▶ _Given task_
Give every line of the material again, exactly as written.

▶ _Source material_
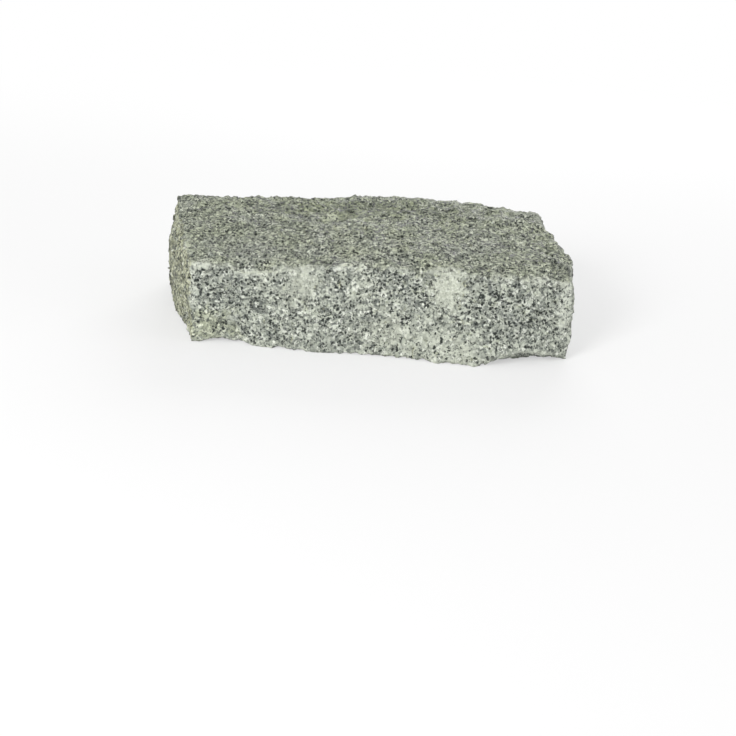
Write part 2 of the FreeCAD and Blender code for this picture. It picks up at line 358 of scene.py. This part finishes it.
graniteLook = {
    "feldsparSize": 0.0031,
    "quartzSize": 0.0018,
    "quartzShare": 0.32,
    "lightTones": [                 # from grey quartz to white feldspar
        (0.0, (0.135, 0.148, 0.135)),
        (0.18, (0.255, 0.275, 0.240)),
        (0.38, (0.410, 0.437, 0.370)),
        (0.66, (0.575, 0.605, 0.515)),
        (0.88, (0.800, 0.825, 0.740)),
    ],
    "edgeWander": 0.0011,           # of the grains' outlines
    "wanderField": (420, 3, 0.55),  # every field of noise: scale, detail and roughness

    # which way a surface faces, with a frayed limit
    "frayField": (130, 4, 0.65),
    "fray": 0.25,
    "topTurn": (0.45, 0.85),
    "leftTurn": (0.50, 0.80),

    # flecks: one at most in a cell of this size, and its radii as shares of the cell
    "mica": {"size": 0.0033, "radii": (0.36, 0.90), "flatness": 2.0, "sharpness": 13},
    "grey": {"size": 0.0022, "radii": (0.43, 0.90), "flatness": 1.2, "sharpness": 13},
    "micaColour": (0.015, 0.019, 0.017),
    "greyColour": (0.100, 0.112, 0.105),
    "micaStrength": 0.95,
    "greyStrength": 0.70,
    "tornField": (1250, 2, 0.5),
    "torn": 0.20,                   # how ragged a fleck is
    "swarmField": (74, 4, 0.62),
    "topSwarm": 0.09,
    "leftSwarm": 0.09,
    "micaShares": (0.36, 0.62, 0.08, 0.86),    # from and to these values of the swarm
    "greyShares": (0.30, 0.66, 0.20, 0.66),

    "patchField": (105, 5, 0.65),
    "patchRagging": 0.5,
    "patchReach": 1.1,
    "patchEdge": 0.75,

    # cloudy change of tone
    "cloudField": (21, 4, 0.55),
    "paleCloud": (0.50, 0.72, 0.0, 0.34),
    "paleCloudTint": (0.56, 0.58, 0.48),
    "darkCloud": (0.48, 0.28, 0.0, 0.24),
    "darkCloudTint": (0.22, 0.235, 0.225),

    # weathered top, and painted shade over the whole of it
    "topField": (23, 5, 0.6),
    "topPatches": (0.36, 0.64, 0.0, 0.70),
    "topPatchTint": (0.84, 0.865, 0.745),
    "topWeatherAndShadeTint": (0.97, 0.97, 0.925),

    # olive film on the left end
    "blotchField": (95, 4, 0.6),
    "paleBlotch": (0.52, 0.40, 0.0, 0.30),
    "paleBlotchTint": (0.66, 0.68, 0.52),
    "darkBlotch": (0.48, 0.64, 0.0, 1.0),
    "darkBlotchTint": (0.56, 0.56, 0.50),
    "filmTint": (0.99, 0.975, 0.85),

    # stone crushed to a pale powder
    "powderField": (520, 4, 0.7),
    "powderTones": [
        (0.34, (0.42, 0.445, 0.365)),
        (0.5, (0.58, 0.61, 0.51)),
        (0.66, (0.76, 0.785, 0.705)),
    ],
    "bruiseField": (170, 5, 0.7),
    "bruiseRagging": 0.6,
    "bruiseSizes": [(0.0155, 0.020, 0.024), (0.0190, 0.024, 0.028)],
    # the second bruise's full strength is partly painted light against the shade in its groove
    "bruiseAndPaintedLightStrengths": [0.64, 1.0],
    "crushedField": (260, 3, 0.55),
    "crushedShares": (0.36, 0.56, 0.10, 1.0),

    "specular": 0.3,
    "roughness": (0.80, 0.40),      # dull feldspar, shining mica
    "gritField": (1100, 3, 0.6),
    "gritHeight": 0.0005,
    "bump": 0.5,
}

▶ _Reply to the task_
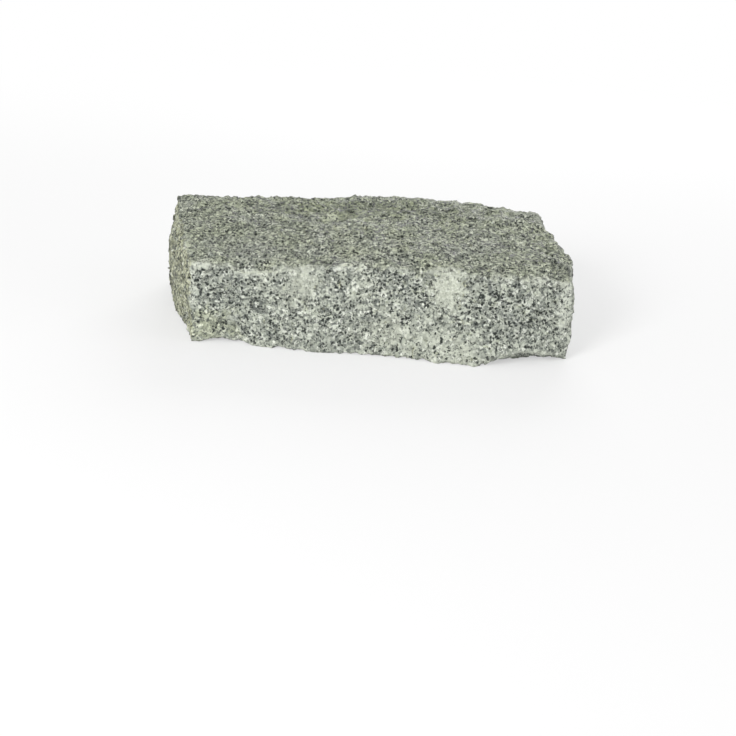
Write part 2 of the FreeCAD and Blender code for this picture. It picks up at line 358 of scene.py. This part finishes it.
graniteLook = {
    "feldsparSize": 0.0031,
    "quartzSize": 0.0018,
    "quartzShare": 0.32,
    "lightTones": [                 # from grey quartz to white feldspar
        (0.0, (0.135, 0.148, 0.135)),
        (0.18, (0.255, 0.275, 0.240)),
        (0.38, (0.410, 0.437, 0.370)),
        (0.66, (0.575, 0.605, 0.515)),
        (0.88, (0.800, 0.825, 0.740)),
    ],
    "edgeWander": 0.0011,           # of the grains' outlines
    "wanderField": (420, 3, 0.55),  # every field of noise: scale, detail and roughness

    # which way a surface faces, with a frayed limit
    "frayField": (130, 4, 0.65),
    "fray": 0.25,
    "topTurn": (0.45, 0.85),
    "leftTurn": (0.50, 0.80),

    # flecks: one at most in a cell of this size, and its radii as shares of the cell
    "mica": {"size": 0.0033, "radii": (0.36, 0.90), "flatness": 2.0, "sharpness": 13},
    "grey": {"size": 0.0022, "radii": (0.43, 0.90), "flatness": 1.2, "sharpness": 13},
    "micaColour": (0.015, 0.019, 0.017),
    "greyColour": (0.100, 0.112, 0.105),
    "micaStrength": 0.95,
    "greyStrength": 0.70,
    "tornField": (1250, 2, 0.5),
    "torn": 0.20,                   # how ragged a fleck is
    "swarmField": (74, 4, 0.62),
    "topSwarm": 0.09,
    "leftSwarm": 0.09,
    "micaShares": (0.36, 0.62, 0.08, 0.86),    # from and to these values of the swarm
    "greyShares": (0.30, 0.66, 0.20, 0.66),

    "patchField": (105, 5, 0.65),
    "patchRagging": 0.5,
    "patchReach": 1.1,
    "patchEdge": 0.75,

    # cloudy change of tone
    "cloudField": (21, 4, 0.55),
    "paleCloud": (0.50, 0.72, 0.0, 0.34),
    "paleCloudTint": (0.56, 0.58, 0.48),
    "darkCloud": (0.48, 0.28, 0.0, 0.24),
    "darkCloudTint": (0.22, 0.235, 0.225),

    # weathered top, and painted shade over the whole of it
    "topField": (23, 5, 0.6),
    "topPatches": (0.36, 0.64, 0.0, 0.70),
    "topPatchTint": (0.84, 0.865, 0.745),
    "topWeatherAndShadeTint": (0.97, 0.97, 0.925),

    # olive film on the left end
    "blotchField": (95, 4, 0.6),
    "paleBlotch": (0.52, 0.40, 0.0, 0.30),
    "paleBlotchTint": (0.66, 0.68, 0.52),
    "darkBlotch": (0.48, 0.64, 0.0, 1.0),
    "darkBlotchTint": (0.56, 0.56, 0.50),
    "filmTint": (0.99, 0.975, 0.85),

    # stone crushed to a pale powder
    "powderField": (520, 4, 0.7),
    "powderTones": [
        (0.34, (0.42, 0.445, 0.365)),
        (0.5, (0.58, 0.61, 0.51)),
        (0.66, (0.76, 0.785, 0.705)),
    ],
    "bruiseField": (170, 5, 0.7),
    "bruiseRagging": 0.6,
    "bruiseSizes": [(0.0155, 0.020, 0.024), (0.0190, 0.024, 0.028)],
    # the second bruise's full strength is partly painted light against the shade in its groove
    "bruiseAndPaintedLightStrengths": [0.64, 1.0],
    "crushedField": (260, 3, 0.55),
    "crushedShares": (0.36, 0.56, 0.10, 1.0),

    "specular": 0.3,
    "roughness": (0.80, 0.40),      # dull feldspar, shining mica
    "gritField": (1100, 3, 0.6),
    "gritHeight": 0.0005,
    "bump": 0.5,
}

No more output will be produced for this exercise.